Medicine was a common
theme. Pill bottles were everywhere –
some empty, some full. Some in Ziploc
bags, some in boxes. Pills, pills,
pills. We explained she should only keep
bottles WITH pills and only ones that were not EXPIRED. She wasn’t thrilled, and I let her keep one
precious prescription that was expired, but for the most part we cleaned that
“pharmacy” up.
We found not one but two
sewing machines. Years ago she did
alterations for a fancy store (I found much evidence of that, too – lots of the
ends of pants that had been cut off, ties, assorted fabric bits, and a biiig
bag of tags she must have sewn into the garments after she altered them. Keep in mind – this job was a long ago – and
the crap from it still filled her apartment).

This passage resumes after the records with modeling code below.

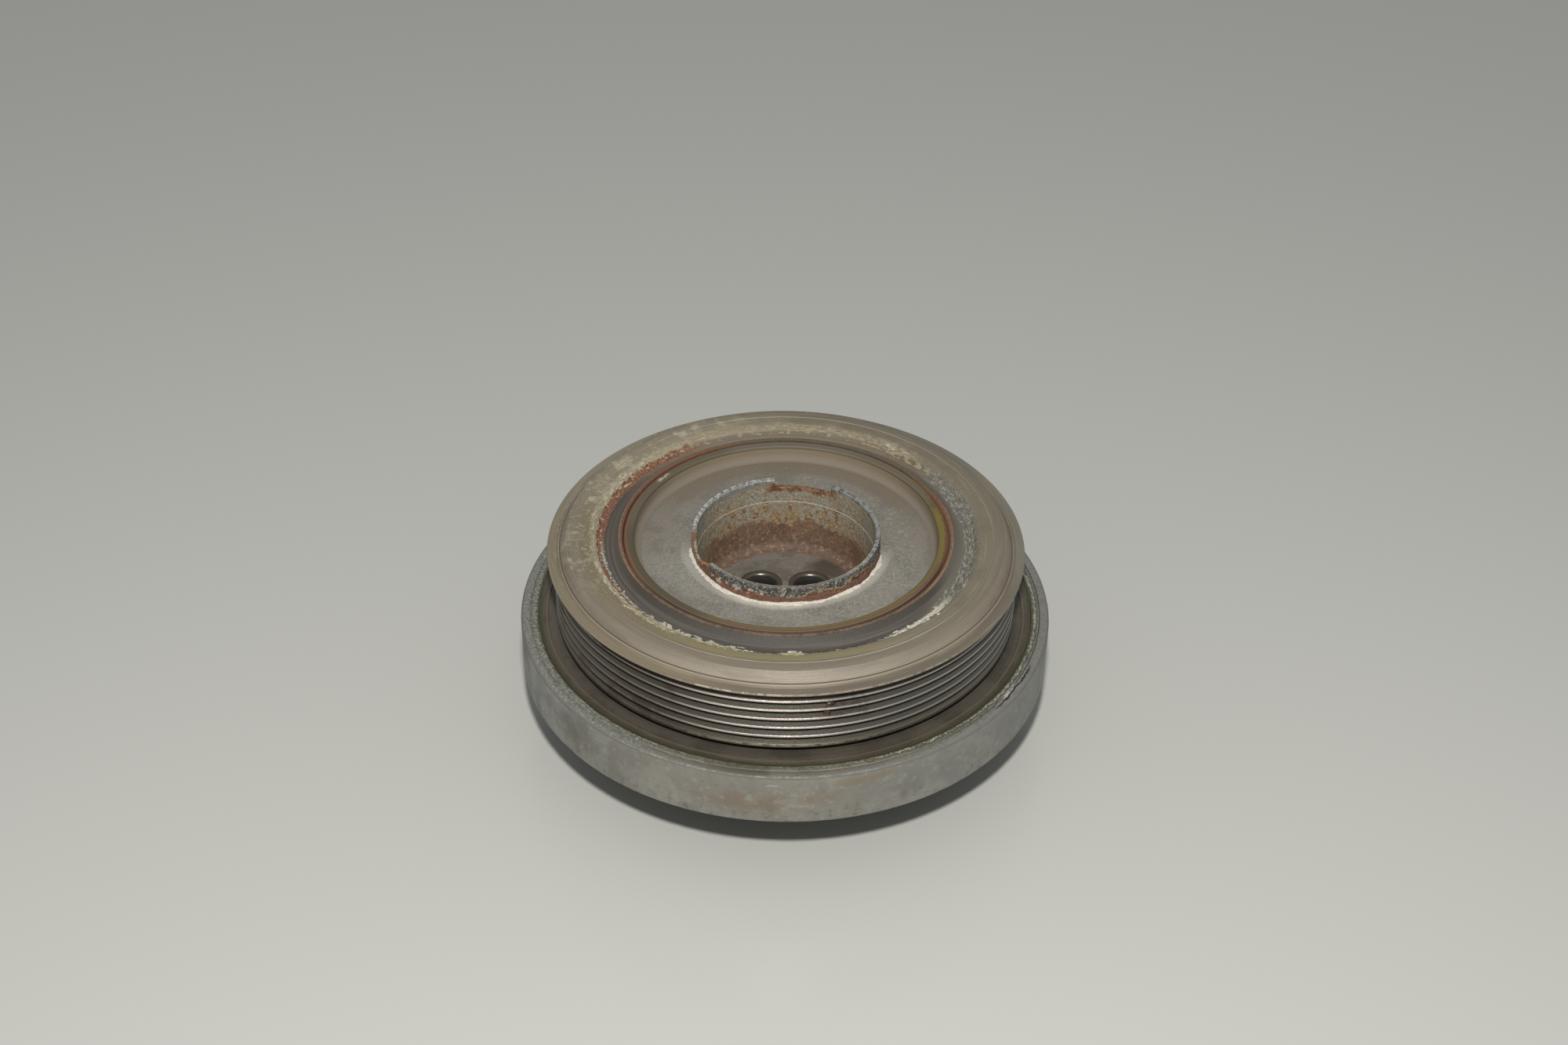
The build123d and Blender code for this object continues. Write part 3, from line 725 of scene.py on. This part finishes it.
pulley_steel = pulley_finish()
groove_pitch, groove_depth, first_groove, grooves = 3.56, 2.7, 49.08, 6
crest, half_mouth, half_bottom = 78.0, 1.43, 0.447
rim_rear, rim_bore, tube_outer, tube_bore, tube_rear = 46.3, 71.7, 65.9, 63.3, 51.9
grooved_side = [(rim_bore, rim_rear, 0.4), (crest, rim_rear, 0.3)]
for groove in range(grooves):
    middle = first_groove + groove * groove_pitch
    grooved_side += [(crest, middle - half_mouth, 0.16), (crest - groove_depth, middle - half_bottom, 0.2),
                     (crest - groove_depth, middle + half_bottom, 0.2)]
    if groove < grooves - 1:
        grooved_side.append((crest, middle + half_mouth, 0.16))
front_side = [
    (80.3, 69.14, 0.2), (80.3, 69.86, 0.25), (77.2, 69.98, 0.3), (76.78, 70.75), (76.6, 70.95), (76.35, 70.98),
    (76.15, 70.86), (75.98, 70.86), (75.86, 71.1), (73.9, 74.2), (73.6, 74.4), (69.9, 74.4), (69.7, 74.2),
    (67.5, 74.16), (66.0, 74.1), (65.0, 73.85), (64.1, 73.35), (63.5, 72.75), (tube_bore, 72.2),
]
inner_side = [(tube_bore, 71.0), (tube_bore, tube_rear, 0.4), (tube_outer, tube_rear, 0.4), (tube_outer, 70.4),
              (rim_bore, 70.4)]
pulley_section = corners(grooved_side, 2) + corners(front_side, 3) + corners(inner_side, 3)
pulley_mesh = turn_piece("grooved_rim", pulley_section, pulley_steel, steps=640, wear=0.08, wear_size=4.0)
set_down(outward(pulley_mesh, 34), "turned_steel", "belt_pulley")


# ---- Decoupling rubber ------------------------------------------------------------------------
# Natural rubber moulded between the rim's tube and the sleeve, with a hollow front. It is dark
# and dry, with fine turning lines, and salt has crept over its outer edge.

def decoupler_finish():
    coat = Coat("decoupler_rubber", (96, 86, 72))
    arc, grain, rings, lay = coat.arc, coat.grain, coat.rings, coat.lay
    r = coat.r
    cloud, fine, speck = grain(7), grain(0.6, 3), grain(1.8, 5, 6, 0.68)
    dots, marks = grain(1.1, 8, 5, 0.7), rings(0.5, 1.2, 0.0, 2.0)
    front = coat.z.over(70.0, 70.6)
    dark = arc(150, 335, 14)
    outer = front * r.over(60.6, 61.8)
    streaks = rings(0.8, 26.0)
    salted = front * r.sway(cloud, 4).over(59.4, 60.4) * arc(-36, 36, 10)
    red = front * r.sway(speck, 2).over(60.9, 61.4) * arc(124, 188, 8)
    red = red.at_least(front * r.sway(speck, 2).over(62.2, 62.7) * arc(180, 226, 6))
    crust = front * arc(186, 236, 6) * r.sway(speck, 2).within(61.2, 62.3, 0.3)
    lay(everywhere, (106, 93, 76, cloud, 0.45, 0.6, 0.7))
    lay(dark, (70, 66, 61, 0.9), (56, 53, 50, marks, 0.47, 0.57, 0.7), (92, 87, 80, marks, 0.45, 0.36, 0.55))
    lay(outer, (110, 94, 72, arc(52, 128, 10) * speck.over(0.38, 0.5, 0.85)))
    lay(front, (94, 90, 82, arc(-36, 40, 12) * 0.8),
        (106, 98, 85, arc(60, 124, 14) * r.over(57.6, 58.2) * 0.8),
        (58, 55, 48, arc(205, 335, 12) * r.over(58.1, 57.6)))
    lay(salted, (100, 98, 91), (74, 72, 66, fine, 0.5, 0.58), (134, 131, 120, streaks, 0.5, 0.57))
    lay(front, (102, 78, 58, arc(10, 130, 14) * r.over(58.4, 57.2) * speck.over(0.42, 0.56, 0.6)))
    lay(red, (116, 80, 57), (88, 57, 46, dots, 0.46, 0.54, 0.8), (172, 140, 106, fine, 0.56, 0.64, 0.7))
    lay(crust, (150, 146, 134, dots, 0.42, 0.5, 0.9), (200, 196, 182, fine, 0.52, 0.6, 0.9))
    lay(outer, (128, 122, 108, arc(234, 300, 8) * speck.over(0.52, 0.6, 0.9)),
        (196, 192, 177, arc(300, 328, 4) * speck.over(0.42, 0.52)))
    relief = marks * 0.5 + fine * 0.5 + outer * speck * 2.0
    return coat.dress(fine * 0.2 + 0.55, 0.0, relief, 0.3)


sleeve_outer, sleeve_bore = 56.3, 54.7
decoupler_section = corners([
    (sleeve_outer, 52.4), (58.0, 53.6), (59.8, 54.2), (61.6, 53.6), (tube_bore, 52.4), (tube_bore, 72.25),
    (62.9, 71.95), (62.3, 71.7), (61.5, 71.42), (60.6, 71.3), (59.8, 71.32), (59.0, 71.55), (58.3, 71.95),
    (57.6, 72.5), (57.0, 73.15), (56.6, 73.65), (sleeve_outer, 74.0),
])
decoupler_mesh = turn_piece("decoupler_ring", decoupler_section, decoupler_finish(), steps=512, wear=0.25,
                            wear_size=1.6)
set_down(outward(decoupler_mesh, 50), "rubber", "decoupler_rubber")


# ---- Decoupler sleeve -------------------------------------------------------------------------
# A thin steel sleeve bonded inside the rubber and pressed on the carrier. Only its end face
# shows, and that has rusted to a rough brown line.

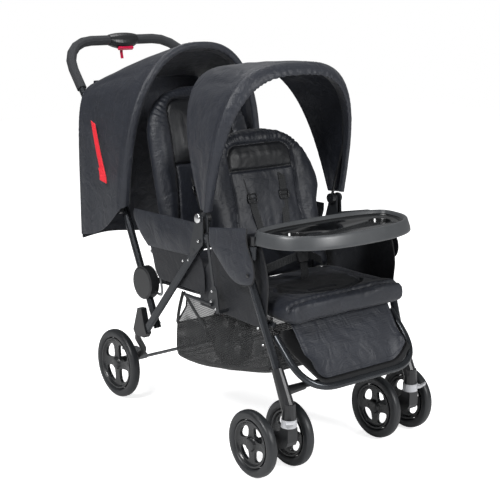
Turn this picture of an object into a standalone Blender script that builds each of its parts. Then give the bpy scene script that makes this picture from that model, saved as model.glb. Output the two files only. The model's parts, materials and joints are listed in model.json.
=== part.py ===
# Tandem stroller: two seats one behind the other on one folding frame.
# Metres, +Z up, front of the stroller towards -Y, its own right-hand side towards -X.
# Every size is a real size. Side views are written as (y, z) points of the design frame,
# whose y = 0 lies midway between the front and rear axles and whose z = 0 is the floor.

import math

import bmesh
import bpy
import numpy as np
from mathutils import Matrix, Vector

# Running clearances
GAP = 0.0004            # between pieces that touch
PIN_GAP = 0.0006        # round a pin in its bore
SLIP = 0.0012           # between pieces that slide past each other

# Frame in side view
MID_Y = 0.0833          # y of the middle of the whole stroller
KNEE = (-0.100, 0.575)          # pivot of the front frame on the rear legs
HOOD_PIVOT = (-0.100, 0.637)    # pivot of the front hood, above the knee
FOLD_PIVOT = (0.157, 0.281)     # pivot of the push frame, low on the rear legs
LEG_FOOT = (0.178, 0.257)       # lower end of the flat rear leg
DISC = (0.209, 0.394)           # round joint cover on the push tube
REAR_HOOD_PIVOT = (0.313, 0.600)
HANDLE_START = (0.537, 0.935)   # where the foam grip begins
HANDLE_TOP = (0.650, 1.070)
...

Anyway, she does not sew anymore, but sewing was a big part of her life.
We couldn’t make her give up both machines, yet we had to make her part
with one. She had a tough time choosing,
but her newer one ended up in the donate pile and she kept her old one.
Little pieces of paper with
handwritten notes were everywhere. Most
were in Spanish, some had English translations written on them and were
obviously for her to practice phrases.
Hand written recipes. Notes about
doctor’s appointments. And stacks and
stacks and stacks of old mail. Not
letters from friends but JUNK MAIL.
Everywhere. Oh – and
magazines. And catalogs. Oh my.
I kept every photo I found and
put them all together. I could NOT let
photos get pitched. I am sure some did
(without my knowing) in the stacks of mail and papers that got thrown
away. But every photo I saw, I saved. We bought plastic bins and labeled them in
Spanish (for her) and English (for us) and explained she could keep as many
“toiletries” as fit in that box, as many “tools” as fit in that box…
We kept going. She kept going. We worked many hours. I left town for work and she and David KEPT AT
IT. Hell, David stayed so late one night
his car was being towed and he had to run the tow truck driver down and pay him
$50 to take the car off and leave it!!
They worked until moments before the Adult Protective Services lady, an
interpreter, and the housing inspector came for a “pre-inspection” (which we
had requested so we would know what, if anything, was not yet up to par).
They were IMPRESSED. Delighted.
And, dare I say, PROUD of our friend and her apartment! SHE PASSED and didn’t even need another full
inspection!
Since that day, we have
all met again with Kimberly from Adult Protective Services and an
interpreter. We have begun the process
of getting our friend to write a will, get an advance directive completed, and
give us power of attorney should she need our help in the future to make
decisions. We have cleaned out her
hastily rented storage unit, which was crammed from top to bottom with what
felt like another apartment full of bags and boxes.
And I have thought. YOUR HOUSE IS ON FIRE.
What do you save? What do you choose?
I do not know if I
understood the concept of privilege before this experience. I hear the term thrown about as a buzz word,
but it did not resonate with me. Now I
get it. I have privilege. If I were in her shoes, I may have been in
the same boat.
But no – I am
“lucky”. I have a big house which I own,
so no inspector will knock on my door and have the right to snoop around in all
my dark corners. No one will call Adult
Protective Services and say that I may be a danger to myself or others near me. My collections will keep growing – clothes I
have not worn for years, hotel soaps I plan to give away, tea pots that sit out
to look pretty and rarely are used. I
may not have piles and bags, but I do have boxes. Boxes full of crap stored down in my basement. And don’t you, too? But aren’t you “lucky” to have a basement to
squirrel them away in?
So for now, our hotdog
Halloween costume from years ago lies downstairs. Our blue plastic mermaid is on the
mantel. My far too many table cloths are
packed away in a spare room.
And the little brass
cowboy – the oddity our friend unexplainably thought to give us from the piles
and piles in her apartment - sits on our window sill. And I slipped one of her many handwritten
notes into my pocket – that will be framed and put on our wall as a reminder.